肛門腺絞りはコツがあるようで、自分ではなかなか思うようにいきません。
獣医さんやトリマーさんによっても腕の差があるようで、絞って貰った後、数日、お尻歩きをすることがあります。
肛門腺を絞るのには力がいるそうなのですが、あまり力が強すぎるのも良くないようで、お散歩仲間のペキニーズの子は、男性のトリマーさんにお願いしていたが、帰ってきてからのお尻歩きがあまりにもひどいので、肛門腺だけは獣医さんにお願いしていると話していました。
我が家も同じ方にお願いしており、やはり帰宅後のお尻歩きが多く、ひどい時はサロン帰りのアスファルトでもお尻歩きをしていました。
肛門腺が溜まりすぎるのも炎症が起きますが、強く絞りすぎるのも肛門が赤く晴れ上がり、ワンちゃんにとってはかわいそうなことだと思います。
獣医さんやトリマーさんにお願いしている場合、どうだった?とワンちゃんに聞ければ一番いいのですが、もし、帰宅後、何度もお尻歩きをしている場合は、力が強すぎる、など良くないことが起こっている可能性もあります。
お願いする相手を変えてみることで改善されるかもしれません。
現在、我が家ではサロンを変え、帰宅後のお尻歩きはありません。
痛いのもむず痒いのもかわいそうなので、出来るだけ上手なトリマーさんを見つけてあげたいですね。
40代 女性 まかぶらたると
この記事にあるように、寄生虫などがいる場合を想像すると、かなり怖いです。その話は聞いたことがあるので、心配で定期検診の時に獣医さんに尋ねたことがありましたが、今のところはその心配はないとのことでしたので、ちょっと安心しています。
肛門腺絞りは、定期的に行うようにしています。シャンプーをする時にできるだけするようにしています。ここでも書かれているように、部屋などでもしやってそれが溢れたりすると、かなりの匂いで大惨事になりそうです。

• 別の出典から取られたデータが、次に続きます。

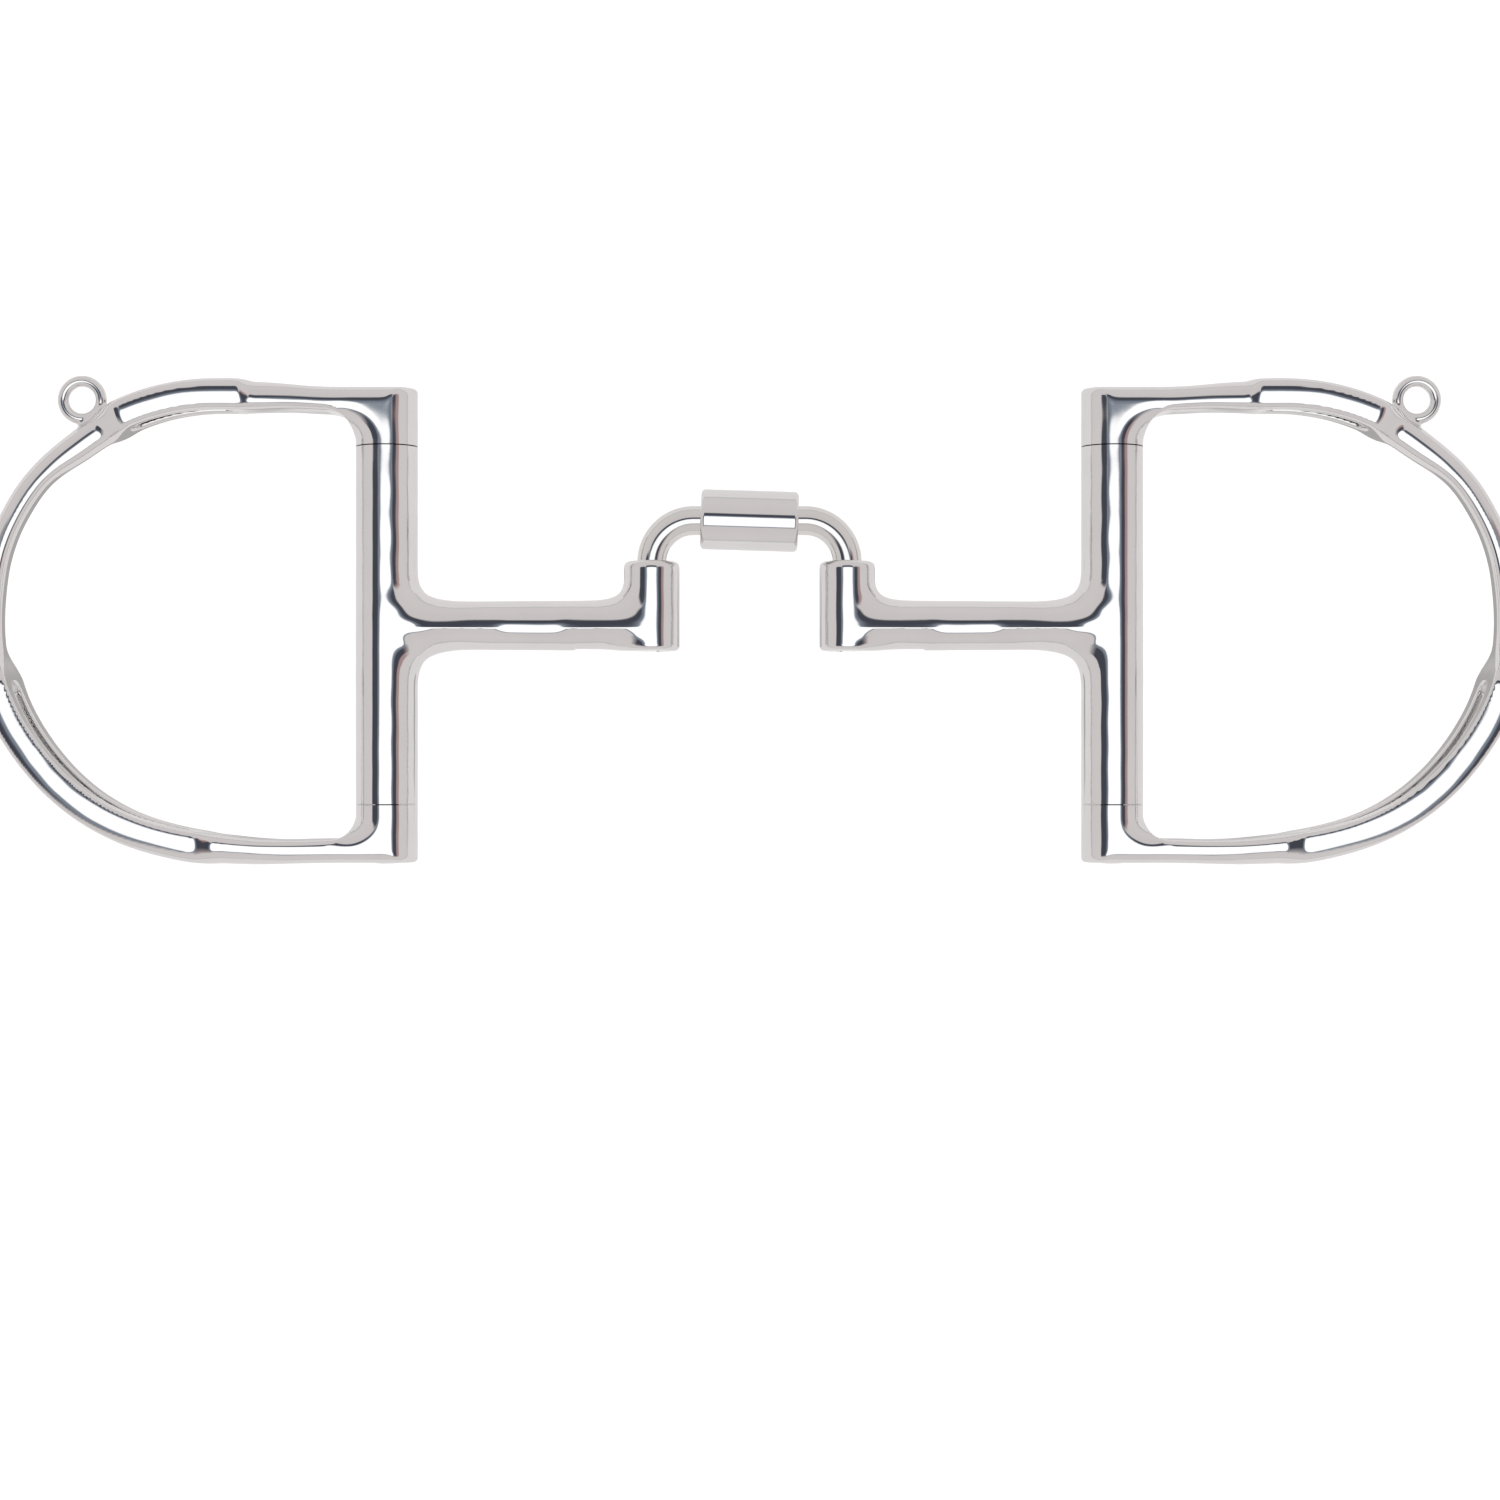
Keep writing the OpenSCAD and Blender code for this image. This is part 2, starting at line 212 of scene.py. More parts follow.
def contoured(fields, low, high, cell):
    """Vertices and quads of the solid's surface, in millimetres."""
    axes = [np.arange(l - BEFORE_BOX * cell, h + AFTER_BOX * cell, cell) for l, h in zip(low, high)]
    value = np.max(fields(*np.meshgrid(*axes, indexing="ij")), 0)
    inside = value < 0
    size = np.array(inside.shape) - 1
    count = sum(inside[tuple(slice(o, o + n) for o, n in zip(c, size))].astype(int) for c in CORNERS)
    cells = np.argwhere((count > 0) & (count < 8))
    origin = np.array([a[0] for a in axes])
    pull, against = np.zeros((len(cells), 3, 3)), np.zeros((len(cells), 3))
    middle, hits = np.zeros((len(cells), 3)), np.zeros(len(cells))
    crossings = []
    for a, b in EDGES:
        fa, fb = (value[tuple((cells + corner).T)] for corner in (a, b))
        at = np.flatnonzero((fa < 0) != (fb < 0))
        share = fa[at] / (fa[at] - fb[at])
        place = origin + cell * (cells[at] + a + share[:, None] * np.subtract(b, a))
        crossings.append((at, place))
        middle[at] += place
        hits[at] += 1
    middle /= hits[:, None]
    for at, place in crossings:
        off, direction = outermost(fields, place)
        place = place - off[:, None] * direction
        pull[at] += direction[:, :, None] * direction[:, None, :]
        against[at] += ((place - middle[at]) * direction).sum(1)[:, None] * direction
    pull += STEADY * hits[:, None, None] * np.eye(3)
    moved = np.linalg.solve(pull, against[:, :, None])[:, :, 0]
    points = middle + np.clip(moved, -cell, cell)
    number = np.full(size, -1)
    number[tuple(cells.T)] = np.arange(len(cells))
    return points, quads_between(inside, number, size)


# %% [markdown]
# ## Normals for a mirror
# Reflections follow the normals, not the vertices, so each corner of each face takes the field's
# own direction. At a crisp edge a corner takes the direction of the field its face belongs to: one
# that isn't buried in the metal there and points about the same way as the face. The left half of
# the bit mirrors the right one: its vertices and normals are mirrored as numbers and its faces
# turned round, so the objects themselves are never scaled by a negative number.

# %% Skin a solid
BURIED = 0.05
SAME_WAY = 0.6


def skinned(name, fields, low, high, cell, mirrored=False):
    """A mesh object of the solid in the fields."""
    cell = cell * 1
    points, quads = contoured(fields, low, high, cell)
    values, directions = np.array(fields(*points.T)), slopes(fields, points)
    if mirrored:
        points, directions, quads = points * (-1, 1, 1), directions * (-1, 1, 1), quads[:, ::-1]
    mesh = bpy.data.meshes.new(name)
    mesh.from_pydata(points * MM, [], quads.tolist())
    corner = quads.reshape(-1)
    a, b, c, d = (points[quads[:, n]] for n in range(4))
    facing = np.cross(c - a, d - b)
    facing = np.repeat(facing / np.maximum(np.linalg.norm(facing, axis=1)[:, None], 1e-9), 4, 0)
    buried = values[:, corner] < -BURIED * cell
    fit = np.where(buried, -1, (directions[:, corner] * facing).sum(-1))
    best = fit.argmax(0), np.arange(len(corner))
    shade = np.where(fit[best][:, None] > SAME_WAY, directions[best[0], corner], facing)
    mesh.shade_smooth()
    mesh.normals_split_custom_set(shade)
    piece = bpy.data.objects.new(name, mesh)
    bpy.context.scene.collection.objects.link(piece)
    print(f"{name}: {len(points)} vertices, {len(quads)} faces")
    return piece


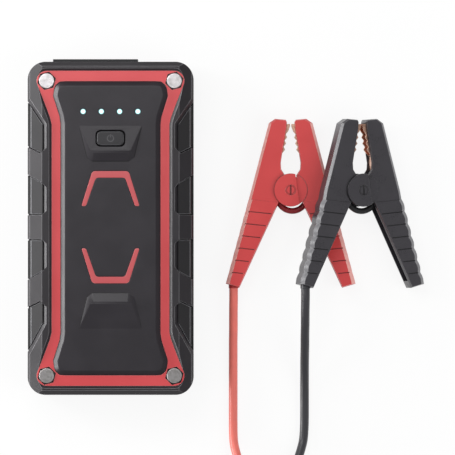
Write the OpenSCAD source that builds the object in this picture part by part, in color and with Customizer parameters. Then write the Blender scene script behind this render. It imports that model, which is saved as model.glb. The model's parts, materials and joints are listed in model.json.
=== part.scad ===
// Jump starter pack lying on its back, with its clamp lead set beside it.
// Millimetres, +Z up, origin at the centre of the pack's back face.

/* [Pack] */
// Width of the casing
body_w = 82.8; // [78:0.2:92]
// Length of the casing
body_l = 166.2; // [156:0.2:186]
// Thickness of the casing over the crests on the front panel
body_t = 35.2; // [34:0.2:40]
// Radius of the casing's upright corners
corner_r = 9; // [7:0.5:11]
// Wall of both casing halves
wall = 2.8; // [2.6:0.1:3.2]
// Height of the seam between the casing halves
seam_z = 17; // [15:0.5:18]
// Width of the sloping shoulder along each long side
shoulder_w = 7.2; // [5:0.2:8]
// Drop of that shoulder
shoulder_drop = 3.2; // [2:0.2:4]
// Depth that the grip pads lie below the casing's surface
pad_sink = 0.9; // [0.6:0.1:1]
// Gap round each grip pad
pad_gap = 0.35; // [0.2:0.05:0.5]
// Width of the sloping walls beside the grip pads
pad_wall_w = 1.5; // [1:0.1:1.6]

/* [Front] */
// Width of the red frame's side strips
strip_w = 4.4; // [3.4:0.2:5]
// Distance from the casing's side to the strips
strip_in = 12.05; // [11:0.05:13]
// Width of the frame's end bars
bar_w = 5.2; // [4:0.2:6]
// Distance from the casing's end to the bars
bar_in = 4.5; // [4:0.1:5]
// Diameter of the corner screws' heads
stud_d = 7.5; // [6:0.1:7.8]
// Distance from the casing's edges to each corner screw
stud_in = 9.55; // [9:0.05:10.5]
// Distance that the lower half's pads, stripe and field lie nearer the middle than the upper ones
low_shift = 1.1; // [0:0.1:2]
// Width of the power button
button_w = 13.4; // [11:0.1:17]
// Height of the power button on the panel
button_h = 6.9; // [6:0.1:9]
// Radius of the power button's corners
button_r = 1.8; // [1:0.1:2.6]
// Gap round the power button
button_gap = 0.6; // [0.3:0.05:0.6]
// Travel of the power button
button_travel = 0.5; // [0.3:0.1:0.5]
// Diameter of the four charge lights
light_d = 2.9; // [2:0.1:3.4]
// Distance between the charge lights
light_pitch = 9.1; // [7:0.1:10]

/* [Ports] */
// Width of the port cover
cover_w = 42.4; // [41:0.2:44]
// Thickness of the port cover
cover_t = 1.35; // [1:0.05:2]
// Angle that the port cover opens to, for its clearance notch
cover_open = 90; // [60:5:90]
// Diameter of the torch lens
torch_d = 12.6; // [9:0.2:13]

/* [Battery] */
// Space between the casing's side walls and the battery cells
cell_side_gap = 7.6; // [5:0.2:12]
// Share of the casing's length that the battery cells take
cell_share = 0.674; // [0.6:0.002:0.68]
// Thickness of one battery cell
cell_t = 6.2; // [5:0.1:6.4]

/* [Clamps] */
// Half thickness of a clamp's handles
handle_hd = 5.5; // [5.3:0.1:6]
// Half thickness of a clamp's jaws
jaw_hd = 5; // [4.8:0.05:5.1]
// Wall of the clamp's plastic halves
grip_wall = 1.6; // [1.2:0.1:1.8]
// Radius of the disc round a clamp's pivot
disc_r = 8.3; // [8:0.1:8.4]
// Radius of the pivot pin
pin_r = 2; // [1.5:0.1:2.2]
// Running clearance of the pivot pin
pin_fit = 0.06; // [0.03:0.01:0.1]
// Angle at which the black clamp leans on the red one
lean = 17; // [17:0.5:20]
// Width of the chamfer along the clamps' outer edges
edge_chamfer = 1.8; // [1:0.1:2.2]
// Distance between the cross grooves on a handle
groove_pitch = 6.1; // [5.5:0.1:6.3]
// Width of a cross groove
groove_w = 0.5; // [0.3:0.1:0.8]
// Wire radius of the pivot spring
spring_wire_r = 0.6; // [0.4:0.05:0.65]
// Radius of the insulated wire that bridges the two jaws
bridge_r = 1.5; // [1:0.1:1.5]

/* [Leads] */
// Diameter of the clamp leads
cable_d = 4.4; // [3.8:0.1:4.6]
// Width of the lead box
box_w = 44; // [40:1:50]
// Length of the lead box
box_l = 58; // [50:1:70]
// Height of the lead box
box_h = 17; // [16:0.5:22]
// Wall of the lead box
box_wall = 1.8; // [1.4:0.1:2.2]

/* [Hidden] */

charcoal = [0.22, 0.22, 0.24];
coal = [0.12, 0.12, 0.13];
signal_red = [0.82, 0.3, 0.3];
silver = [0.8, 0.8, 0.78];
copper = [0.72, 0.42, 0.28];
fine = 48;
eps = 0.01;

// --- Outline helpers -------------------------------------------------------

// Unit vector from a to b
function heading(a, b) = (b - a) / norm(b - a);
// Turns a counter-clockwise outline's edges inwards by one distance each
function inset(pts, dist) = let (n = len(pts)) [
    for (i = [0:n - 1])
        let (
            before = heading(pts[(i + n - 1) % n], pts[i]),
            after = heading(pts[i], pts[(i + 1) % n]),
            turn = before[0] * after[1] - before[1] * after[0],
            d1 = dist[(i + n - 1) % n],
            d2 = dist[i])
        abs(turn) < 0.02
            ? pts[i] + (d1 + d2) / 2 * [-after[1], after[0]]
            : pts[i] + (d1 * after - d2 * before) / turn
];
// The same inset on every edge
function evenly(pts, d) = inset(pts, [for (p = pts) d]);
// Points of an outline in the opposite order
function reversed(pts) = [for (i = [len(pts) - 1:-1:0]) pts[i]];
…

たしかに相当臭いです(笑)シャンプー前に絞るようにすれば、そのまま流せますし、犬自身もかなり気持ちよくすっきりするようです。
でもあまり頻繁にお尻歩きをするようであれば、その際は注意しておかないといけないかなーと思いました。
女性 もふころ
気にする様子もあるので、早々に獣医さんに診てもらおうと思います。